Why Tools Matter for PM Candidates

Hiring managers don't just want to hear that you understand product management — they want to see it. The fastest way to demonstrate real PM skills is to build something: a product teardown, a roadmap, a prototype, a research summary. And the good news is that most of the tools working PMs use every day have free tiers that are more than enough to get started.

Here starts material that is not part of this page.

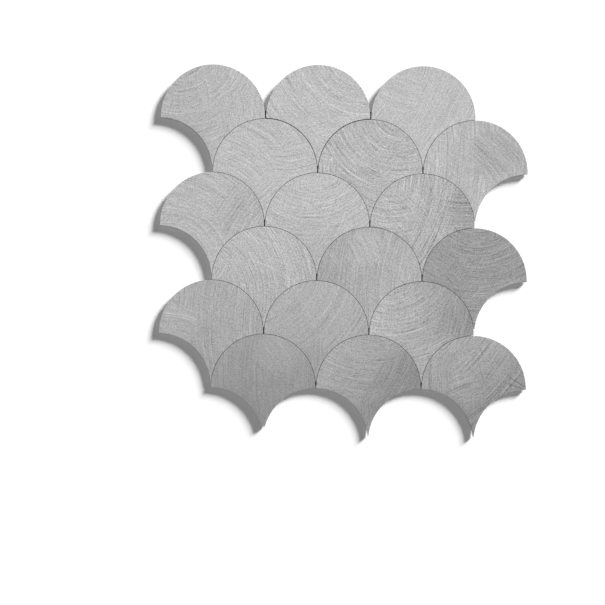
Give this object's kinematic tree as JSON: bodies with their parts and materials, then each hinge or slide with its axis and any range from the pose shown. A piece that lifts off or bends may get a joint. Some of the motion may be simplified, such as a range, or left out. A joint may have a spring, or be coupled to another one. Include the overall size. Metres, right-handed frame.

Here's a curated list organized by the key PM skill each tool helps you build.

Roadmapping & Planning

Notion (Free)

Notion is the Swiss Army knife of PM tools. Use it to build a product roadmap, write PRDs, track feature requests, and document your work. Its flexibility makes it great for side projects, and its templates are PM-friendly out of the box. Many teams use Notion for internal wikis — so being fluent in it is a real asset.

Trello (Free Tier)

A visual Kanban board that's perfect for managing a product backlog. Trello's free tier is generous and easy to use without a team. Create columns for "Backlog," "In Progress," "In Review," and "Done" to simulate a real sprint workflow.

Wireframing & Prototyping

Figma (Free for Individuals)

Figma is the industry-standard design tool, and its free tier lets individual users create up to three projects. You don't need to be a designer — you need to be able to sketch flows, annotate wireframes, and communicate a product vision visually. Even rough Figma mockups in a portfolio show interviewers you can think in interfaces.

Whimsical (Free Tier)

Whimsical is great for quick wireframes, flowcharts, and mind maps. It's faster than Figma for low-fidelity sketches and perfect for documenting user flows or mapping out a feature before you write the PRD.

User Research

Google Forms (Free)

Simple, reliable, and widely understood. Use Google Forms to create user surveys for your side project. Structure questions around user pain points, frequency of use, and willingness to pay. Even a 10-response survey shows you can do primary research.

Maze (Free Tier)

Maze lets you run usability tests on Figma prototypes. You can recruit testers, track click paths, and measure task completion rates. The free tier is limited but enough to run one or two research rounds for a portfolio project.

Analytics Thinking

Google Analytics (Free)

If you have a personal website, blog, or app, connect it to Google Analytics. Being able to talk through a real GA dashboard in an interview — even with small data — shows you're comfortable with product metrics.

Mixpanel (Free Tier)

Mixpanel is an event-based analytics tool used by many product teams. Its free tier supports up to 20 million events per month, which is more than enough for a side project. Use it to practice defining events, building funnels, and understanding user retention.

Writing & Documentation

Notion or Confluence (Free)

Practice writing Product Requirement Documents (PRDs), one-pagers, and spec documents. Even if no one reads them, the act of writing a PRD for a feature you'd theoretically build is excellent interview prep and strong portfolio material.

Building Your PM Portfolio with These Tools

A compelling PM portfolio project might include:

  1. A problem statement and user research summary (Google Forms + written synthesis)
  2. A set of wireframes or a clickable prototype (Figma or Whimsical)
  3. A prioritized roadmap (Notion or Trello)
  4. A PRD for the core feature
  5. A success metrics plan (what you'd measure and why)

Host it in a Notion page and share the link on your resume or LinkedIn. This alone puts you ahead of most applicants who only talk about PM — you'll be showing it.